[WORK REQUIRED]: Locate the word "part" in the material, then show every line that holds it.

[INFORMATION PROVIDED]:
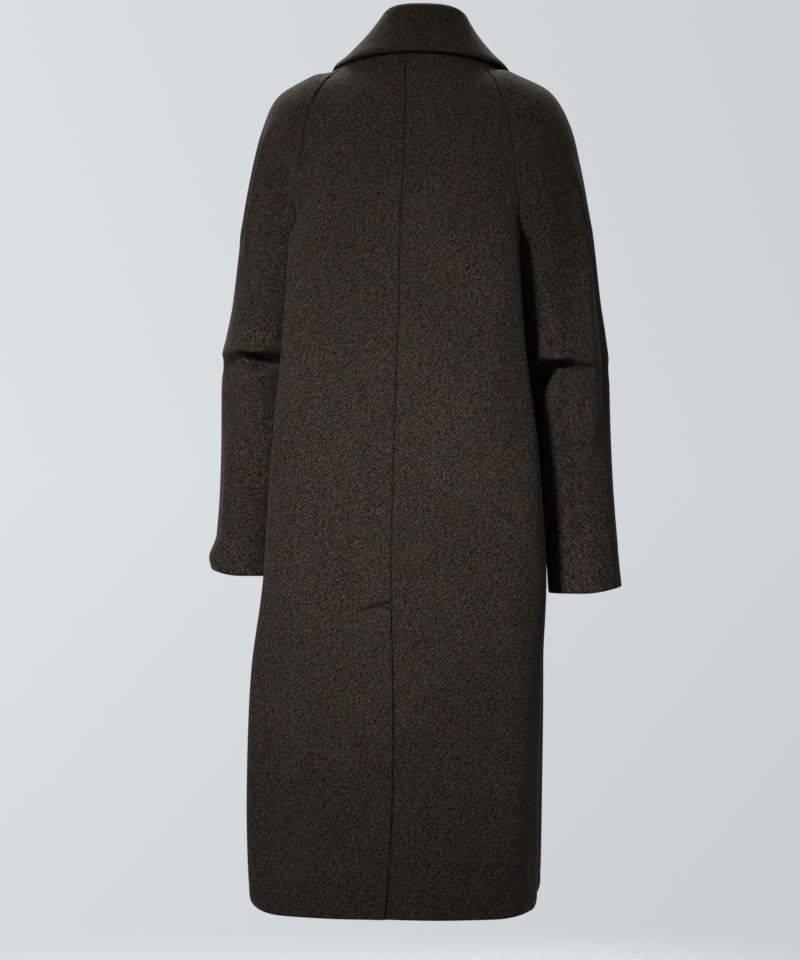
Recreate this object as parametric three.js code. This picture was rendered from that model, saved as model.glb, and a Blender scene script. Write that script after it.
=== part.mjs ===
import * as THREE from 'three';

// A long wrap coat in heavy wool, hanging as it is worn, with nothing inside it.
// Millimetres. +Z is up, +X is the wearer's left, and the front faces -Y.
// The origin is the nape: the outer end of the neck seam at the centre of the back.
// Every piece of cloth is a surface of two numbers: u runs across the cloth and v runs down it.
// Whole values of v are the rows of the tables: 0 is the neck seam and 7 is the underarm.
// Below the underarm the sleeves and the body go on with rows of their own.

// Driving sizes.
const WALL = 2.4;
const COLLAR_WALL = 4.2;
const LAPEL_WALL = 3.4;
const SEAM_GAP = 0.3;
const COLLAR_GAP = 0.95;
const WRAP_TUCK = 12;
const LEFT_CUFF_RISE = 23;
const CUFF_ROUND = 9;
const LAPEL_WIDTH = 74;
const LAPEL_END_WIDTH = 9;
const LAPEL_GAP = 0.9;
const LAPEL_LIFT = 1.6;
const UNDERLAP_WIDTH = 47;
const UNDERLAP_MARGIN = 12;
const UNDERLAP_GAP = 0.95;
const VENT_TOP_ROW = 11.3;

// Rows that carry a meaning.
const UNDERARM = 7;
const ELBOW = 9;
const CUFF = 13;
const HEM = 14;
const LAPEL_TOP_ROW = 0.55;
const LAPEL_TOP_DROP = 2.3;
const LAPEL_BREAK_ROW = 9.7;

// How much of u each part of a row takes, and how round the rows are.
const BACK_FOLD_SHARE = 0.6;
const FRONT_FOLD_SHARE = 0.35;
const ROUNDNESS = 1;
const SEAM_HOLD = 0.12;
const BODY_MIDDLE_Y = -95;

const UP = new THREE.Vector3(0, 0, 1);
const LEFT = 1;
const RIGHT = -1;

const radians = THREE.MathUtils.degToRad;
const clamp = THREE.MathUtils.clamp;
const point = (x, y, z) => new THREE.Vector3(x, y, z);

// A short table: one row for each section, with named columns and smooth values between rows.
// Columns that are turnedOver go on above the first row as their own mirror image.
function table(columns, rows, turnedOver = []) {
  const last = rows.length - 1;
  const above = rows[turnedOver.length > 0 ? 1 : 0].map((value, column) => (
    turnedOver.includes(columns[column]) ? -value : value));
  const cell = (row, column) => (row < 0 ? above : rows[Math.min(row, last)])[column];
  const blend = (v, column) => {
    const row = clamp(Math.floor(v), 0, last - 1);
    const t = clamp(v - row, 0, 1);
    const [before, start, end, after] = [-1, 0, 1, 2].map((step) => cell(row + step, column));
    const startSlope = (end - before) / 2;
    const endSlope = (after - start) / 2;
    return hermite(start, end, startSlope, endSlope, t);
  };
  return (v) => Object.fromEntries(columns.map((name, column) => [name, blend(v, column)]));
}

function hermite(start, end, startSlope, endSlope, t) {
  const t2 = t * t;
  const t3 = t2 * t;
  const fromStart = (2 * t3 - 3 * t2 + 1) * start + (t3 - 2 * t2 + t) * startSlope;
  const fromEnd = (3 * t2 - 2 * t3) * end + (t3 - t2) * endSlope;
  return fromStart + fromEnd;
}

// The sleeve's sections, from the neck seam to the cuff. ridge is the outermost line of the arm.
// tilt turns a section from level (0) to upright. over, under, back and front are its half sizes.
// seamBack and seamFront are the angles from the ridge to the two raglan seams.
const sleeveSection = table(
  [
    'ridgeX', 'ridgeZ', 'middleY', 'tilt', 'over', 'under',
    'back', 'front', 'seamBack', 'seamFront', 'slope', 'lean',
  ],
  [
    [76, -24, -62, 45, 36, 36, 46, 46, 50, 50, 0.5, -12],
    [114, -55, -62, 56, 50, 50, 68, 62, 50, 50, 0.3, -8],
    [146, -64, -62, 60, 68, 68, 80, 72, 70, 70, 0.3, -6],
    [194, -86, -62, 50, 98, 98, 88, 80, 78, 72, 0.18, -6],
    [219, -129, -64, 28, 90, 90, 92, 86, 84, 80, 0, -7],
    [235, -190, -66, 14, 84, 76, 92, 88, 90, 92, 0, -6],
    [249, -262, -72, 6, 70, 66, 80, 80, 114, 122, 0, -5],
    [255, -304, -78, 4, 66, 63, 73, 76, 180, 180, 0, -5],
    [264, -380, -82, 2, 62, 60, 68, 72, 180, 180, 0, -4],
    [276, -455, -84, 0, 60, 58, 67, 70, 180, 180, 0, -2],
    [280, -560, -88, 0, 57, 55, 62, 64, 180, 180, 0, -2],
    [284, -655, -92, 0, 54, 53, 59, 60, 180, 180, 0, -2],
    [289, -725, -96, 0, 52, 51, 57, 57, 180, 180, 0, -2],
    [294, -790, -100, 0, 52, 51, 56, 57, 180, 180, 0, -2],
  ],
);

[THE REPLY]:
=== part.mjs ===
// How much of u each part of a row takes, and how round the rows are.